You may have heard by now that a California county supervisor has proposed that several counties secede from California and create the new state of South California, based on the principles that taxes and illegal immigrants are bad and that state legislators should work part-time. It’s pretty clear that he didn’t really think this through: “South California” is a terrible name for the state he’s proposing, for a couple of reasons:
- Parts of regular California would be south of large sections of South California.
- Geography was never my strong suit, but I’m pretty sure there’s a state called South Carolina. People are always going to confuse the two, especially when addressing envelopes, since South Carolina already has the “SC” state abbreviation.
So I think we should help this guy out, and try to think of a better name for the proposed state. Here are a few ideas:
- East California, because that’s what it looks like on the map.
- Dry California, because it would be cut off from most of the coast and other California water sources.
- West Arizona, because it would be politically more like Arizona than California. Also, it’s just to the west of Arizona.
- Texas Lite, because parts of the South California proposal sound kind of Texas-y.
- LI (pronounced “Fifty-One”), because it would be the 51st state. Also, it could be its own postal abbreviation.
- Fifty-One (pronounced “LI”). This would be the nation’s first hyphenated state name.
- Some other name, to be chosen by a corporate sponsor. It seems only natural that the new state would look for corporate sponsorship to raise revenue as a way to minimize taxes.
I have to admit, I’m feeling a little rejected — the county that I live in was “purposely excluded” from South California because it “just enacted a ban on plastic grocery bags”. I understand the reasoning, though — South California supporters care deeply about their plastic grocery bags, which is why they will probably choose the plastic grocery bag as their official state bird. And just to show that there are no hard feelings, I’ve designed a new flag for the new state. It’s based on the California state flag, with a few subtle differences:
Of course, this is just a first draft — if they change the name, then the lettering on the flag would change, and if they get a corporate sponsor, that sponsor’s logo would replace the teapot in the upper left corner.

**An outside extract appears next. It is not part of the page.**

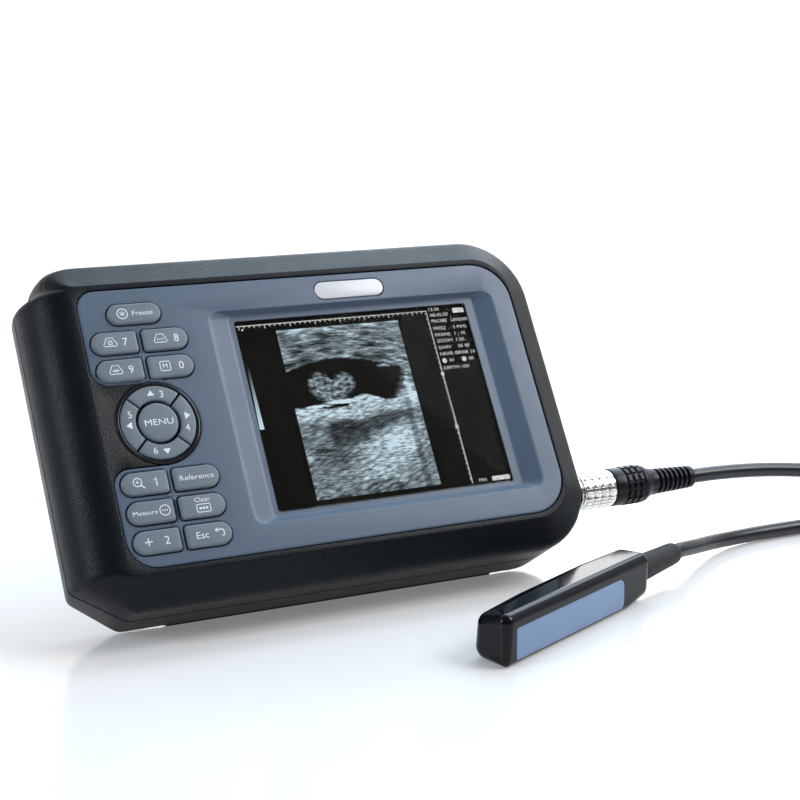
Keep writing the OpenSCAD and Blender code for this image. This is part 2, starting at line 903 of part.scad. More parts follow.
module plug_insert() {
    color([0.75, 0.65, 0.35]) {
        on_plug(socket_x + 10)
            cylinder(r = 5.58, h = 15, $fn = 48);
        for (i = [0:6])
            on_plug(socket_x - 2)
                rotate([0, 0, 360 / 7 * i])
                    translate([3, 0, 0])
                        cylinder(r = 0.6, h = 14, $fn = 16);
    }
}

module plug_boot() {
    len = boot_end - body_x[1];
    color([0.04, 0.04, 0.05])
    difference() {
        on_plug(body_x[1])
            cylinder(r1 = 6.1, r2 = 4.8, h = len, $fn = 64);
        for (i = [0:5])
            on_plug(body_x[1] + 2.2 + 3.3 * i)
                difference() {
                    cylinder(r = 9, h = 1.3, $fn = 64);
                    translate([0, 0, -1])
                        cylinder(r = 4.1, h = 4, $fn = 64);
                }
    }
}

// ---------- cable ----------

function unit(v) = v / norm(v);
function heading(p, i) = unit(p[min(i + 1, len(p) - 1)] - p[max(i - 1, 0)]);
function ring_at(p, i, r, n) = let (
        t = heading(p, i),
        side = unit(cross([0, 0, 1], t)),
        up = cross(t, side))
    [for (k = [0:n - 1]) p[i] + r * (cos(360 * k / n) * side + sin(360 * k / n) * up)];

// Tube swept along the points of a route
module cable_tube(p) {
    n = cable_sides;
    last = len(p) - 1;
    rings = [for (i = [0:last]) each ring_at(p, i, cable_d / 2, n)];
    walls = [for (i = [0:last - 1], k = [0:n - 1])
        [i * n + k, (i + 1) * n + k, (i + 1) * n + (k + 1) % n, i * n + (k + 1) % n]];
    ends = [[for (k = [0:n - 1]) k], [for (k = [n - 1:-1:0]) last * n + k]];
    color([0.06, 0.07, 0.08])
        polyhedron(rings, concat(walls, ends));
}

module cable_coil() {
    soft = 2;
    color([0.06, 0.07, 0.08])
    translate([coil_at[0], coil_at[1], 0])
        rotate_extrude($fn = 96)
            polygon([
                [coil_r[0], soft], [coil_r[0] + soft, 0], [coil_r[1] - soft, 0], [coil_r[1], soft],
                [coil_r[1], coil_h - soft], [coil_r[1] - soft, coil_h],
                [coil_r[0] + soft, coil_h], [coil_r[0], coil_h - soft]]);
}

// ---------- probe ----------

// Rounded body of the probe; t draws its surface in
module probe_body(t) {
    // centres and radii of the balls that the skin is drawn over
    balls = [
        [2.5, -probe_w / 2 + 2.5, 2.5, 2.5], [92, -probe_w / 2 + 2.5, 2.5, 2.5],
        [probe_len - 6, -probe_w / 2 + 5.5, 6, 5.5],
        [4.5, -probe_w / 2 + 4, probe_h - 4, 4], [probe_len - 5, -probe_w / 2 + 4.5, probe_h - 4.5, 4.5],
        [6, probe_w / 2 - 5.5, 5.5, 5.5], [probe_len - 6, probe_w / 2 - 6, 6, 6],
        [7, probe_w / 2 - 5.5, 14, 5.5], [8, 0, probe_h - 4.5, 4.5],
        [30, probe_w / 2 - 5, probe_h - 5.5, 5],
        [76, probe_w / 2 - 4.5, probe_h - 4.5, 4.5], [probe_len - 6, probe_w / 2 - 6, probe_h - 6, 6]];
    hull()
        for (b = balls)
            translate([b[0], b[1], b[2]])
                sphere(r = b[3] - t, $fn = 24);
}

module probe_cavity() {
    span([10, probe_len - 6], [-probe_w / 2 + probe_wall, probe_w / 2 - 5], [3, probe_h - 6]);
}

module lens_outline() {
    translate([lens_x, lens_z])
        polygon(soft_box(0, lens_len, 0, lens_h, 1.6, 4));
}

module lens_cut(y0, y1, grow) {
    translate([0, y1, 0])
        rotate([90, 0, 0])
            linear_extrude(y1 - y0)
                offset(delta = grow)
                    lens_outline();
}

module boot_hole() {
    translate([probe_len - 8, 0, probe_boot_z])
        rotate([0, 90, 0])
            cylinder(r = 4.9, h = 20, $fn = 48);
}

module probe_front_shell() {
    color([0.03, 0.03, 0.04])
    on_probe()
    difference() {
        intersection() {
            probe_body(0);
            span([-5, probe_len + 5], [-20, probe_split], [-5, 40]);
        }
        probe_cavity();
        lens_cut(-20, 0, 0.1);
        boot_hole();
    }
}

module probe_back_shell() {
    color([0.04, 0.04, 0.05])
    on_probe()
    difference() {
        intersection() {
            probe_body(0);
            span([-5, probe_len + 5], [probe_split, 20], [-5, 40]);
        }
        probe_cavity();
        boot_hole();
    }
}

module probe_lens() {
    color([0.45, 0.55, 0.78])
    on_probe()
        lens_cut(-probe_w / 2 - 0.2, -probe_w / 2 + 2.2, 0);
}

module probe_array() {
    color([0.6, 0.5, 0.3])
    on_probe()
        span([lens_x + 3, lens_x + lens_len - 3], [-probe_w / 2 + 2.2, -probe_w / 2 + 4], [4, 13.4]);
}

module probe_backing() {
    color([0.35, 0.35, 0.36])
    on_probe()
        span([lens_x + 3, lens_x + lens_len - 3], [-probe_w / 2 + 4, 2.5], [3.4, 14.4]);
}

module probe_boot() {
    color([0.07, 0.08, 0.10])
    on_probe()
        translate([0, 0, probe_boot_z])
            rotate([0, 90, 0]) {
                translate([0, 0, probe_len - 5.5])
                    cylinder(r = 4.8, h = 6.5, $fn = 48);
                translate([0, 0, probe_len + 0.1])
                    cylinder(r1 = 5.8, r2 = 4.7, h = probe_boot_len - 0.1, $fn = 48);
            }
}

// ---------- nodes ----------

front_shell();
rear_shell();
case_gasket();
port_block();
front_panel();
display_window();
display_module();
badge_plate();
key_freeze();
key_cap(0);  // key_7
key_cap(1);  // key_8
key_cap(2);  // key_9
key_cap(3);  // key_0
key_cap(4);  // key_1
key_cap(5);  // key_reference
key_cap(6);  // key_measure
key_cap(7);  // key_clear
key_cap(8);  // key_2
key_cap(9);  // key_escape
pad_key(90);  // pad_up
pad_key(0);  // pad_right
pad_key(270);  // pad_down
pad_key(180);  // pad_left
key_menu();
pad_ring();
key_membrane();
dome_switches();
key_board();
main_board();
board_chips();
board_screws();
battery_pack();
battery_contacts();
battery_door();
case_screws();
foot_strip();
stand_leg();
stand_foot();
stand_pin();
probe_socket();
socket_nut();
plug_collar();
plug_body();
plug_insert();
plug_boot();
cable_tube(lead_route);  // cable_lead
cable_coil();
cable_tube(tail_route);  // cable_tail
probe_front_shell();
probe_back_shell();
probe_lens();
probe_array();
probe_backing();
probe_boot();
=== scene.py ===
import json
from math import acos, asin, cos, degrees, hypot, pi, radians, sin, sqrt, tan

import bmesh
import bpy
from mathutils import Matrix, Vector
from mathutils.geometry import delaunay_2d_cdt


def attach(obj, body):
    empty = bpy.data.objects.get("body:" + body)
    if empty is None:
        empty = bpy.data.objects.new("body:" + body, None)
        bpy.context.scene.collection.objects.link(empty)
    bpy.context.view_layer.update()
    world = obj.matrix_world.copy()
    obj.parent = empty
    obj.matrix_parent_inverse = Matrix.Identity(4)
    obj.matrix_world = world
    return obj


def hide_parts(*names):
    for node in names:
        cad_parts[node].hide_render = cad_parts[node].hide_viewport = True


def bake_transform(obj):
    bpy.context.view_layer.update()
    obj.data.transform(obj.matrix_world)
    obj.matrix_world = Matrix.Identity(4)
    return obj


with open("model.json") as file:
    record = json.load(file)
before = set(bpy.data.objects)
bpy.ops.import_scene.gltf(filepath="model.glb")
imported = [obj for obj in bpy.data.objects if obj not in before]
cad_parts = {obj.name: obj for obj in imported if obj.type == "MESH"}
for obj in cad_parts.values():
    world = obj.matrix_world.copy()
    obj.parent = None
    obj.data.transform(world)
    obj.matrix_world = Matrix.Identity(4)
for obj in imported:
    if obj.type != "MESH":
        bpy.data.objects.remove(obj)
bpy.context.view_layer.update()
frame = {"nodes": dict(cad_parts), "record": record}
MM = 0.001
SCENE = bpy.context.scene
SCENE.view_settings.view_transform = "Standard"

# ---- frames of the CAD, in millimetres ----
LEAN = radians(32.2)
FACE_AT, PLUG_AT, PROBE_AT = (27.0, 5.2612, 85.8264), (0, -2, 33), (20, -102, 0)
PROBE_TURN = radians(25)


def placed(at, turn):
    return Matrix.Translation(Vector(at) * MM) @ turn


FACE = placed(FACE_AT, Matrix.Rotation(pi / 2 - LEAN, 4, "X"))
PLUG = placed(PLUG_AT, Matrix.Identity(4))
PROBE = placed(PROBE_AT, Matrix.Rotation(PROBE_TURN, 4, "Z"))
WORLD = Matrix.Identity(4)


def in_scene(name, data):
    o = bpy.data.objects.new(name, data)
    SCENE.collection.objects.link(o)
    return o


# ---- camera ----
camera = in_scene("camera", bpy.data.cameras.new("camera"))
camera.data.lens, camera.data.sensor_width = 80.28, 36
camera.data.clip_start, camera.data.clip_end = 0.01, 50
camera.matrix_world = Matrix((
    (0.8886, 0.0955, -0.4487, -0.3128),
    (-0.4588, 0.1851, -0.8691, -0.6716),
    (0.0, 0.9780, 0.2083, 0.2459),
    (0, 0, 0, 1)))
SCENE.camera = camera


# ---- mesh helpers ----
def mesh_of(name, verts, faces):
    mesh = bpy.data.meshes.new(name)
    mesh.from_pydata([Vector(v) for v in verts], [], faces)
    return mesh


def shape_of(o):
    """Points and faces of an object, as its modifiers leave it."""
    mesh = bpy.data.meshes.new_from_object(o.evaluated_get(bpy.context.evaluated_depsgraph_get()))
    return [tuple(v.co) for v in mesh.vertices], [tuple(p.vertices) for p in mesh.polygons]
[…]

Please help me help them by voting in this poll and/or suggesting your own name for the new state:
You can also help by suggesting an official South California state bird, state tree, or state flower.
20 thoughts on “South California: Most Likely to Secede?”
West Arizona has a nifty ring to it. But what do I know?
And how dare your county ban plastic shopping bags! Those should have their own amendment, like “the right the bear arms”. Or something. I mean, first they take away the plastic bags, what are they going to do next? Take away the rights to my gas-guzzling SUV?
They already took away my right to drive my Prius on the carpool lanes — which also effectively takes away my right to complain that there are no carpool lanes between my home and my office.
I think I did read in a William Gibson, or another post-modern cyber punk, novel about NoCal and SoCal as split political entities. However, his novel hinted that a “big one” had split a physical divide somewhere central California.
I’d call it NorCal, because NoCal sounds like a diet soda, which would really be more of a SoCal thing. This is why I never write cyberpunk.
I think you have to go Dry California because of the lack of water thing and because these American Taliban are bound to bring back prohibition eventually.
Oh and you people have a lot of nerve banning plastic bags. That is telling people what they can’t do. You’re only allowed to tell people what they can’t do in their bedrooms.
Hey! You can’t tell me what I can’t tell people they can’t do.
Why not call it North Mexico? Surely that wouldn’t be confused with any other. . . oh.
What about Lower California, or Lo-Cal for short. Everyone would want to live there because it’d be very slimming.
I’m pretty sure North Mexico would be pretty unpopular among secessionists — although maybe they’d go for it if it were abbreviated to No Mexico.
Oh I wish I’d voted for that instead of Texas Lite
I keep mentally pronouncing it “calorie formula”.
i like Ll!
I wonder why do so few people like Fifty-One (pronounced LI)? Definitely my favourite.
Apparently my argument that it would be the first hyphenated state name wasn’t that convincing.
And where is that 51st star going to go?! This all sounds very complicated.
They should start using the red stripes as an overflow area.
How about California Part II?
“California II: Revenge of the Governator”
Of course, once they start making sequels, they’ll probably keep doing it until the Californias outnumber all the other states.
San Bernardino county could just step it up and annex the rest of the counties in the green area. Then we could rename the state “The Inland Empire”, because there hasn’t been an empire in a while.
Their state motto could be “The Inland Empire. Literally.”